Dream trip not yours to keep, so wake up!
Dear Amy: I have a moral dilemma and am requesting your impartial advice.
My longtime friend got tickets to a major event. Her husband declined to attend with her, she asked me to go in his place and I did.
At the event, we won a dream trip to a foreign country as part of a raffle giveaway.
I know she would prefer to go on the trip with her husband, so I am truly conflicted and need to make a decision very soon.
There is no option to buy tickets for our husbands, and only “the guest” — me — and not the primary ticketholder can transfer the spot on the trip.
Should I give up my spot and give it to her husband, or should I go on the trip myself? I feel that if I go, she will resent me, and her friendship is dear to me. I also feel that if I give up this chance of a lifetime I will forever kick myself.
Thank you for any guidance you can offer.
Betwixt and Between
Dear Betwixt: You have already benefited from these tickets by attending this “major event” as “the guest” (in your words) of the ticketholder.
The person who purchased these tickets and who invited you as a guest has the right to retain the prize.
You would have had more standing to claim half of the winnings if you had purchased your ticket from your friend. The tickets she purchased won the prize, and so you should let her invite whomever she chooses to go on this dream trip.
If you offer to give up the spot she may insist that you come with her, but it’s hard to imagine you would enjoy this trip when you know the price you pay may be your friendship.

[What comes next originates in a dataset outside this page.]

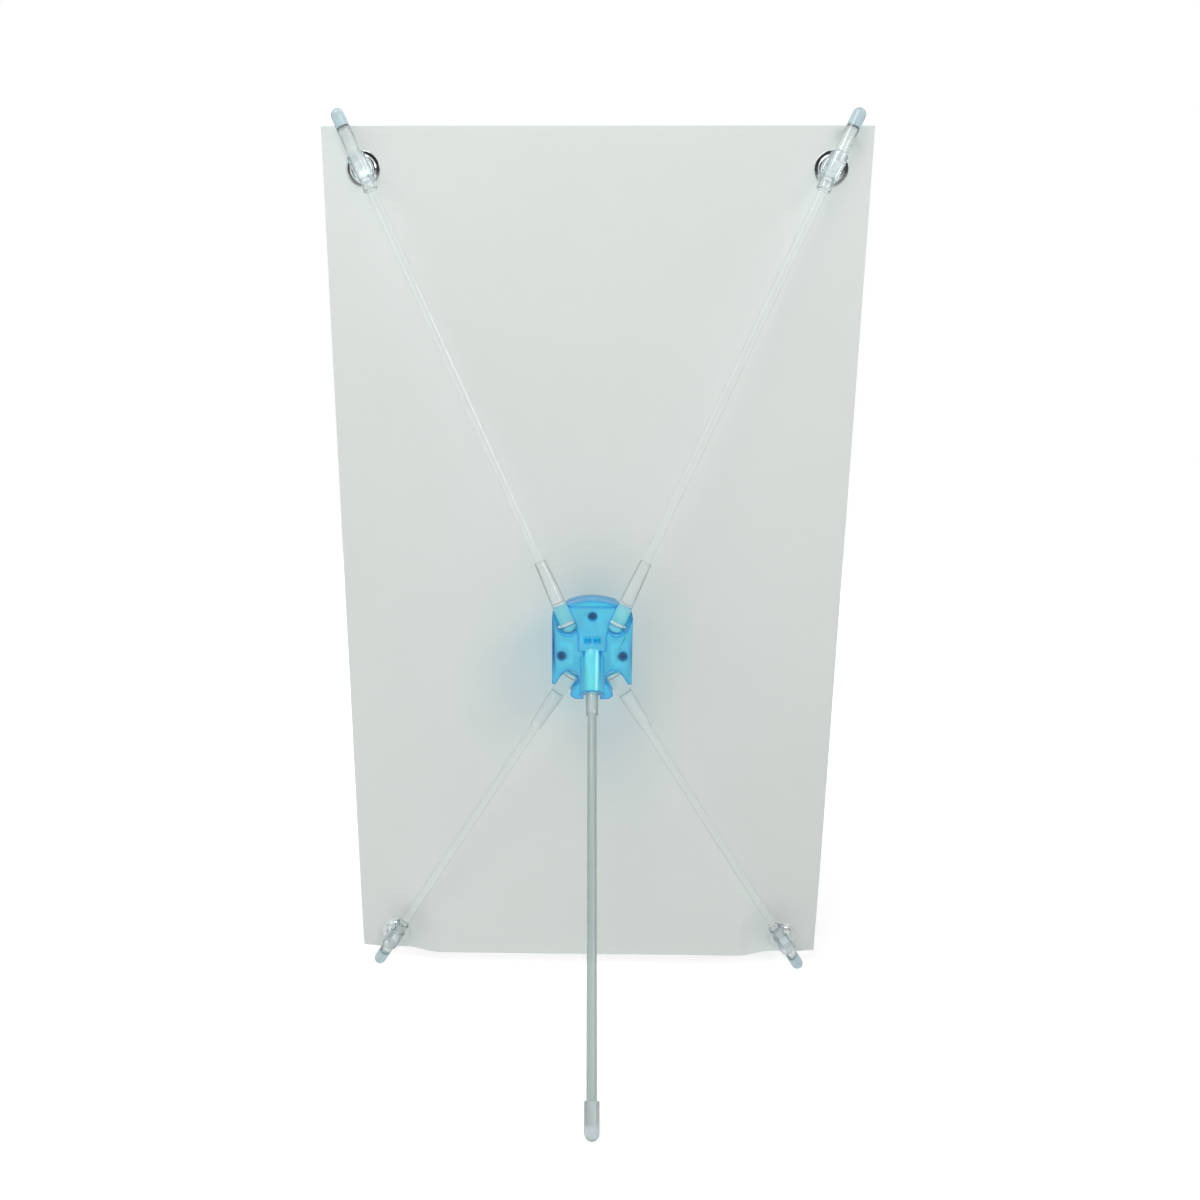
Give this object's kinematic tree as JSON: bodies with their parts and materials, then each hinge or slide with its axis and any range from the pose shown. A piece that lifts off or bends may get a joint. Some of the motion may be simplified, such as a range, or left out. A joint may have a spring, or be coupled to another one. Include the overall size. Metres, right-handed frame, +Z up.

Dear Amy: Years ago, my boss and I were having lunch together.
Our private, business-related conversation was being interrupted by his brand-new status symbol — a cellphone.
One table away, a young woman and her boyfriend were seated. They were trying to make plans for their wedding but they kept getting interrupted because he was repeatedly answering his cellphone.
After the fourth or fifth call, she — in a dignified manner — dumped her full water glass into his lap, got up and left the restaurant.
My boss quietly moved my water glass to his side of the table and took no more calls.
Dear Cell: Gives new meaning to, “The drink’s on me.” Send questions to Amy Dickinson by e-mail to firstname.lastname@example.org or by mail to Ask Amy, Chicago Tribune, TT500, 435 N. Michigan Ave., Chicago, IL 60611.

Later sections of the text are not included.